You may be surprised to know how easy it is to make homemade corned beef. All you need is a bit of time—about a week to brine and an afternoon to cook with almost no work in between. A brisket is enough for an ample family dinner plus leftovers to thinly slice for sandwiches the next day, plus some to chop up and turn into corned beef hash.
This recipe calls for pink salt, a curing salt with nitrite added to it. It gives corned beef its characteristic color and flavor. Pink salt is not absolutely necessary to use, so if you choose to steer clear of it due to the nitrates, know that the final corned beef will still be delicious but will be gray, not the more familiar red color.
- One 5-pound brisket
- 12 ounces (about 1 1/2 cups) fine sea salt
- 1/2 cup sugar or brown sugar
- 1 ounce (about 5 teaspoons) pink salt (curing salt)
- 1 recipe pickling spice, divided
- 16 cups water, divided
- 4 cloves garlic, divided
- 2 carrots
- 2 stalks celery
- 1 onion
- Rinse off the brisket and pat it dry. Trim off any excess fat from the meat, if you like. Set the brisket aside.
- In a medium pot, bring the sea salt, sugar, pink salt, half of the pickling spice, and 4 cups water to a boil. While it heats, mince 3 cloves of the garlic and add that to the pot.
- Once the mixture boils, reduce the heat to a simmer and stir the mixture until the salts and sugar fully dissolve. Transfer the mixture to a bowl or pot large enough to hold the brisket (but small enough to fit in the fridge) and add 12 cups of cold water.
- Let the mixture fully cool and then submerge the brisket in the brine. Use a plate or other kitchenware to weigh down the brisket so it stays under the brine. Cover the vessel with plastic wrap, chill, and let the brisket cure in the brine for at least 5 days and up to 10 days. (You can check on it if you like, but there really isn't any reason to—just let it sit and have the brine work its magic on the beef. This is the "corning" part of corned beef.)
- When you're ready to cook it, lift the brisket out the brine (you can discard the brine) and rinse it thoroughly with cool running water. Put the brisket in a pot and cover it with water. Add the remaining pickling spice and bring to a boil.
- While the water comes to a boil, clean and trim the carrots and celery stalks and add them to the pot. Peel and quarter the onion and mince the remaining clove of garlic and add both to the pot.
- After it boils, partially cover and reduce heat to maintain a steady simmer. Cook the brisket, more or less undisturbed until it is fully tender—you should be able to pierce the brisket with a fork very easily—between 3 and 4 hours.
- When the brisket is done, transfer it to a cutting board. You can cover it to keep warm while you finish other elements of the meal. When ready to eat, slice the corned beef against the grain (the short way across the brisket) and serve hot or warm.

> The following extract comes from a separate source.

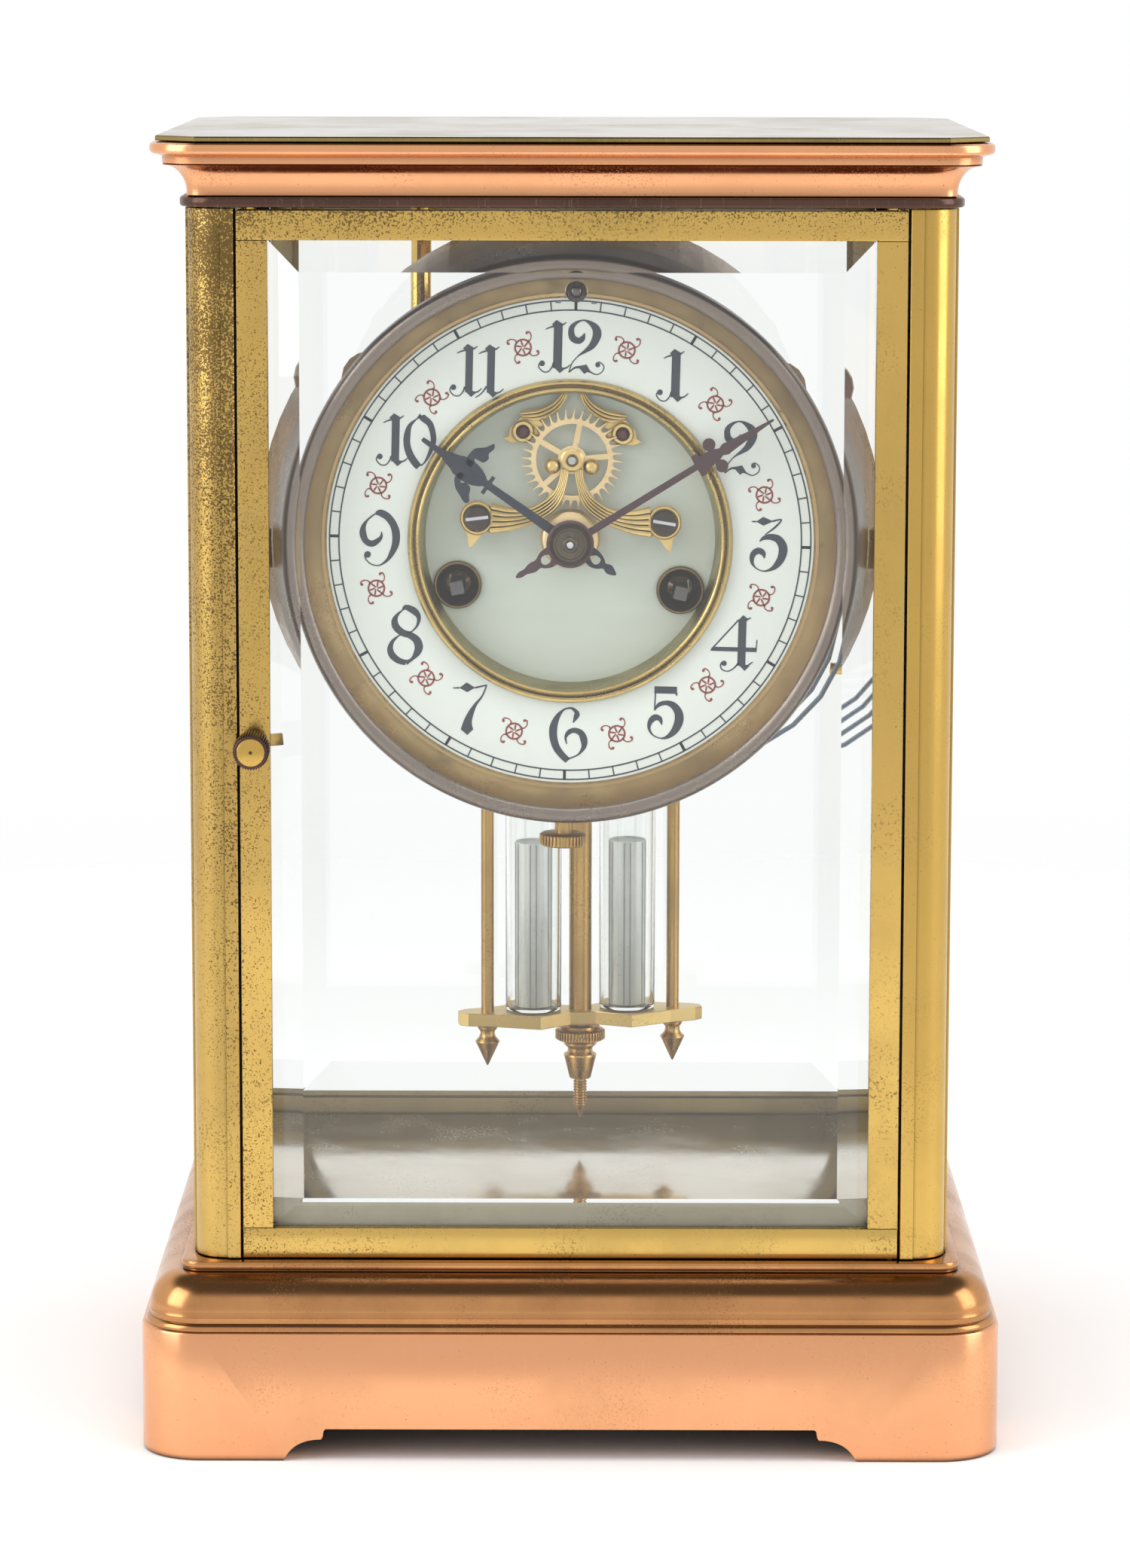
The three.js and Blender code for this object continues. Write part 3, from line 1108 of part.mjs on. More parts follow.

Tips and Side Dish Suggestions
Using organic, grass-fed beef in this recipe adds extra flavor, and the sometimes more assertive taste and texture of grass-fed beef is a good match for the salt, spice, bringing, and slow cooking that makes a good corned beef.
The liquid in which you cooked the brisket will be delicious, although very salty broth. It is too salty and intense to use as a base for soup, but it is just about perfect for boiling potatoes. If you plan on slicing the corned beef thinly for sandwiches or other recipes, let it come to room temperature after cooking and then chill before cutting.